:: DATA SECTION ::
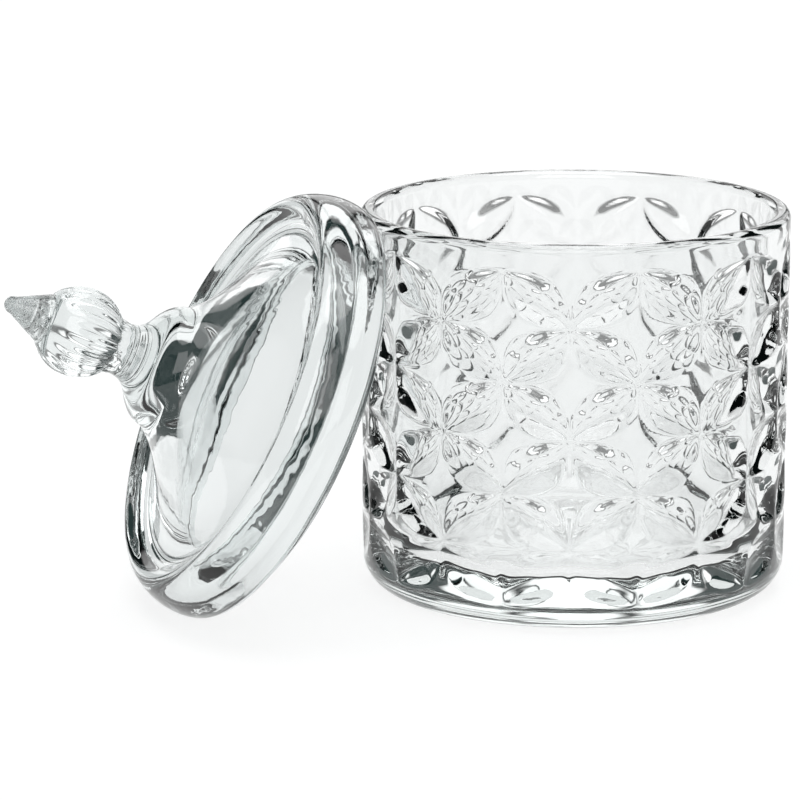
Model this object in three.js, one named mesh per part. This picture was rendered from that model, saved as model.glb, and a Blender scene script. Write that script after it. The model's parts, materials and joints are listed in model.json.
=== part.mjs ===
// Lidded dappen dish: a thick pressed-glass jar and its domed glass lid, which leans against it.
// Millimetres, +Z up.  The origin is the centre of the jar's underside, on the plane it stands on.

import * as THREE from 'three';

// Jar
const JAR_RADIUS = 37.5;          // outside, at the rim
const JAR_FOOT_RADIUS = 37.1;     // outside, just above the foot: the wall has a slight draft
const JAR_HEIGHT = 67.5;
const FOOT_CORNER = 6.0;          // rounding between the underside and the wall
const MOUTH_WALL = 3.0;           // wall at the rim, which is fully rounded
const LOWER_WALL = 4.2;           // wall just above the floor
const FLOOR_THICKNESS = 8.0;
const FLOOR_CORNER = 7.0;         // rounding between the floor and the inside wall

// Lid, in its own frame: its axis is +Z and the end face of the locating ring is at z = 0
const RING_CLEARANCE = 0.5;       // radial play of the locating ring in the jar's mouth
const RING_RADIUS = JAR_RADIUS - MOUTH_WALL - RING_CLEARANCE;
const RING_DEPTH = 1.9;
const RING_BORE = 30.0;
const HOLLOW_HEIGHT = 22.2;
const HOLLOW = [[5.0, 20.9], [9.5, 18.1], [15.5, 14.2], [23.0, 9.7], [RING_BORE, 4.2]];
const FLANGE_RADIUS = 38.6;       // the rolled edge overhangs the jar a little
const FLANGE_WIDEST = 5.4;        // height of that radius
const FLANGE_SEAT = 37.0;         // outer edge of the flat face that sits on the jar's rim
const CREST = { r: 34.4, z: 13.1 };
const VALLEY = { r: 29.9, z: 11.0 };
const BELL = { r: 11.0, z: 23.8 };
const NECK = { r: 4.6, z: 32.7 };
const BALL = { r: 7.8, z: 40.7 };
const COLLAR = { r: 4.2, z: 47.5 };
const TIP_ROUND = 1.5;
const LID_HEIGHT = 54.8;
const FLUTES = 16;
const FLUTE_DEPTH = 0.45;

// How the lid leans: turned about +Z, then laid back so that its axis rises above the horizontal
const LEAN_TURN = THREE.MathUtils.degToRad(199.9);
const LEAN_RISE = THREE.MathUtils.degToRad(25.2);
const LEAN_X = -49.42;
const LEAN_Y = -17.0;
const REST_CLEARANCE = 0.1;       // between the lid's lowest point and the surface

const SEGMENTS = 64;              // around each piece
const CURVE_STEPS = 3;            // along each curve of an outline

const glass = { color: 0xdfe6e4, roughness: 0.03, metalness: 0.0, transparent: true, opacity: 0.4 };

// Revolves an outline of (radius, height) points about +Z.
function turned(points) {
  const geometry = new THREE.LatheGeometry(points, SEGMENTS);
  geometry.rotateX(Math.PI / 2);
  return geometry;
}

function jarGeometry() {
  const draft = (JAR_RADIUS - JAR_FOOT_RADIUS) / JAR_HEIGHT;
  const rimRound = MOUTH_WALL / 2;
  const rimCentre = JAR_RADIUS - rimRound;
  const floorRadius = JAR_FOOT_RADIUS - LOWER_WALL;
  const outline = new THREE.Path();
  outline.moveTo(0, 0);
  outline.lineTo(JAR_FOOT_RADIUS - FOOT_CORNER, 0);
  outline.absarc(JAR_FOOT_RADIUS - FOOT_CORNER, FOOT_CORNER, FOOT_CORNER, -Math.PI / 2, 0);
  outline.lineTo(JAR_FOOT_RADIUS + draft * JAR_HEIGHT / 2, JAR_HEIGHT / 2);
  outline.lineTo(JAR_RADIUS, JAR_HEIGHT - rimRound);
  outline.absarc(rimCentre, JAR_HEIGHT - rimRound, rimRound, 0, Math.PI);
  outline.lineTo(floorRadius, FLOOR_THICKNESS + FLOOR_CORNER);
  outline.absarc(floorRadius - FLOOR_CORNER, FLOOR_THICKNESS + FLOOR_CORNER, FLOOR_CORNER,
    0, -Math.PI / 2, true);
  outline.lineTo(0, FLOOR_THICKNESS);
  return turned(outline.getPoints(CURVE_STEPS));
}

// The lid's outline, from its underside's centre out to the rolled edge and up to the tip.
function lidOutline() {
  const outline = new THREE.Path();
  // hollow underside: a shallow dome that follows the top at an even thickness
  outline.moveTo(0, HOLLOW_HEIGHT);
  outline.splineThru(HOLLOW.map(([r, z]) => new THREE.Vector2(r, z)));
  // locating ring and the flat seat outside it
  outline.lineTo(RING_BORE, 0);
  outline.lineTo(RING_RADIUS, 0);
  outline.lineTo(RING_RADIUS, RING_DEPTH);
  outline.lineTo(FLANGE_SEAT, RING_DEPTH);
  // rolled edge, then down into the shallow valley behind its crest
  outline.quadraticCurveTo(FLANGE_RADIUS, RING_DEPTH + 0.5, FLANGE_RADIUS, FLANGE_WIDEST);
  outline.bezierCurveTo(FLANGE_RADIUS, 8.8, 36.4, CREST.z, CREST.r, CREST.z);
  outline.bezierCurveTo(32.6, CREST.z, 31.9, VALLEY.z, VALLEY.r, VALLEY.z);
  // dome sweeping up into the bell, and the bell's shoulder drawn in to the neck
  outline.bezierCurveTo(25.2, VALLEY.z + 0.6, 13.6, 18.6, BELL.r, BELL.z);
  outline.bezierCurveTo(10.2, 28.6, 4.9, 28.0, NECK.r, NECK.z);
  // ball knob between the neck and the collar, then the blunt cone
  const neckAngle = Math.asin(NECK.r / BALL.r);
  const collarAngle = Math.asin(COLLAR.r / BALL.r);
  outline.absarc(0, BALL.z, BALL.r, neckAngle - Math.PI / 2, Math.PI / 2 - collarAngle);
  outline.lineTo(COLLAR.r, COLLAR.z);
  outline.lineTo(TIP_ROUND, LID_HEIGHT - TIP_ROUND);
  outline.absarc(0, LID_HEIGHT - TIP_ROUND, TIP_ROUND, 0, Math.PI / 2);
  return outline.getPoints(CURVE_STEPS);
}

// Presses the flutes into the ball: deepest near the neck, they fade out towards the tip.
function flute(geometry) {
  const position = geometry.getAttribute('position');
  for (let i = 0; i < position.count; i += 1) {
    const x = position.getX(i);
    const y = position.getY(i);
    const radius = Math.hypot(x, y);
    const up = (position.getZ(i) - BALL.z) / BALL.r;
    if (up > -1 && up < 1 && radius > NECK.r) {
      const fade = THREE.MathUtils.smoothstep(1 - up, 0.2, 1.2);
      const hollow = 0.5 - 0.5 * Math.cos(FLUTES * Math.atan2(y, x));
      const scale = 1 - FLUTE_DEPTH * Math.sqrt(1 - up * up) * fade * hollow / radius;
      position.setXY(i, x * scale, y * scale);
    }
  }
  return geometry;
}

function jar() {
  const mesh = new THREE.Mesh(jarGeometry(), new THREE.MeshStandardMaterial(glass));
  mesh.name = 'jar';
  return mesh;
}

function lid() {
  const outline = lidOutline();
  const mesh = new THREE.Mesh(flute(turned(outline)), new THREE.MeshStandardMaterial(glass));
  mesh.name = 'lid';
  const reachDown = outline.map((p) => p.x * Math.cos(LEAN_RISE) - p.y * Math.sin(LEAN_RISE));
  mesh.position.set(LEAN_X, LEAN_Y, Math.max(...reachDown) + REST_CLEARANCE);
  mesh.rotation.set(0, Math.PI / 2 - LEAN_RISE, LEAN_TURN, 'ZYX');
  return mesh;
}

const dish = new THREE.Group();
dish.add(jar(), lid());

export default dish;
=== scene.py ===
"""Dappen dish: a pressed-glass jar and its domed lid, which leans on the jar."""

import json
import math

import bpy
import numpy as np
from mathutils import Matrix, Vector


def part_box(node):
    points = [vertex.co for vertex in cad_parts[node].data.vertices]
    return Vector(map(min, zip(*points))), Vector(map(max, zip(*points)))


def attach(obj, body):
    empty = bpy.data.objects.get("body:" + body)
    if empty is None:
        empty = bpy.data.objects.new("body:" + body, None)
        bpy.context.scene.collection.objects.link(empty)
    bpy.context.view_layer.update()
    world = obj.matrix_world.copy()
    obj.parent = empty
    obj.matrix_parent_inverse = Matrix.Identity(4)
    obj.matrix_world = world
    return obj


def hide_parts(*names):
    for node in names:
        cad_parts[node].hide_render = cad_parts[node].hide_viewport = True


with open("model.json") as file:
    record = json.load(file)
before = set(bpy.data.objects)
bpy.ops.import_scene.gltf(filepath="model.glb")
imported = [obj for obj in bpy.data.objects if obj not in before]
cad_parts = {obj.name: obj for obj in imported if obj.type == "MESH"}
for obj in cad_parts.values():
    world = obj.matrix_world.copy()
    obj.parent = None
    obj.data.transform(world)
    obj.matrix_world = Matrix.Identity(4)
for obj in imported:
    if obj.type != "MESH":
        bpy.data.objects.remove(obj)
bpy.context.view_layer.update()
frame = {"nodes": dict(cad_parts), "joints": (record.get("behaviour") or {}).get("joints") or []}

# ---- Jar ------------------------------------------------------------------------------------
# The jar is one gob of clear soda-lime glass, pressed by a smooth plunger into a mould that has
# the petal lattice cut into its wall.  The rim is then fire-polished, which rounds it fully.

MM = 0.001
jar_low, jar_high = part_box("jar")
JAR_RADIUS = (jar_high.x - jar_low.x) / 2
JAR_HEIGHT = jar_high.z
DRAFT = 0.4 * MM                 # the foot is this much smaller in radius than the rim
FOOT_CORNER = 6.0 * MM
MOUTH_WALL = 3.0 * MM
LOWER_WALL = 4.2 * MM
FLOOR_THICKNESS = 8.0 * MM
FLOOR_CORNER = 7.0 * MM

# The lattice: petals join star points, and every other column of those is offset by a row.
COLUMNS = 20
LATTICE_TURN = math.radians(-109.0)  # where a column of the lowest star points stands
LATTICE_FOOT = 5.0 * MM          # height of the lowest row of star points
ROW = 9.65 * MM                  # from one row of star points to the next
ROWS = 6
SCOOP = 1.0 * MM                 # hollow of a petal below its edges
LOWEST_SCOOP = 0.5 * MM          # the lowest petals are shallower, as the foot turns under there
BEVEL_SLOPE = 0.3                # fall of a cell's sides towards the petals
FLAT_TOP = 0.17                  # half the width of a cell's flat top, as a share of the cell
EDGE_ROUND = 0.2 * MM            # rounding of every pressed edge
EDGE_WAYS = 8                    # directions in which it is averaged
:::
# [THE PROBLEM]
Retype exactly, and only, the lines from the one containing "mesh.position.set(LEAN_X, LEAN_Y, Math.max(...reachDown)" through the one containing "for node in", both included.

# [RESULT BELOW]
  mesh.position.set(LEAN_X, LEAN_Y, Math.max(...reachDown) + REST_CLEARANCE);
  mesh.rotation.set(0, Math.PI / 2 - LEAN_RISE, LEAN_TURN, 'ZYX');
  return mesh;
}

const dish = new THREE.Group();
dish.add(jar(), lid());

export default dish;
=== scene.py ===
"""Dappen dish: a pressed-glass jar and its domed lid, which leans on the jar."""

import json
import math

import bpy
import numpy as np
from mathutils import Matrix, Vector


def part_box(node):
    points = [vertex.co for vertex in cad_parts[node].data.vertices]
    return Vector(map(min, zip(*points))), Vector(map(max, zip(*points)))


def attach(obj, body):
    empty = bpy.data.objects.get("body:" + body)
    if empty is None:
        empty = bpy.data.objects.new("body:" + body, None)
        bpy.context.scene.collection.objects.link(empty)
    bpy.context.view_layer.update()
    world = obj.matrix_world.copy()
    obj.parent = empty
    obj.matrix_parent_inverse = Matrix.Identity(4)
    obj.matrix_world = world
    return obj


def hide_parts(*names):
    for node in names:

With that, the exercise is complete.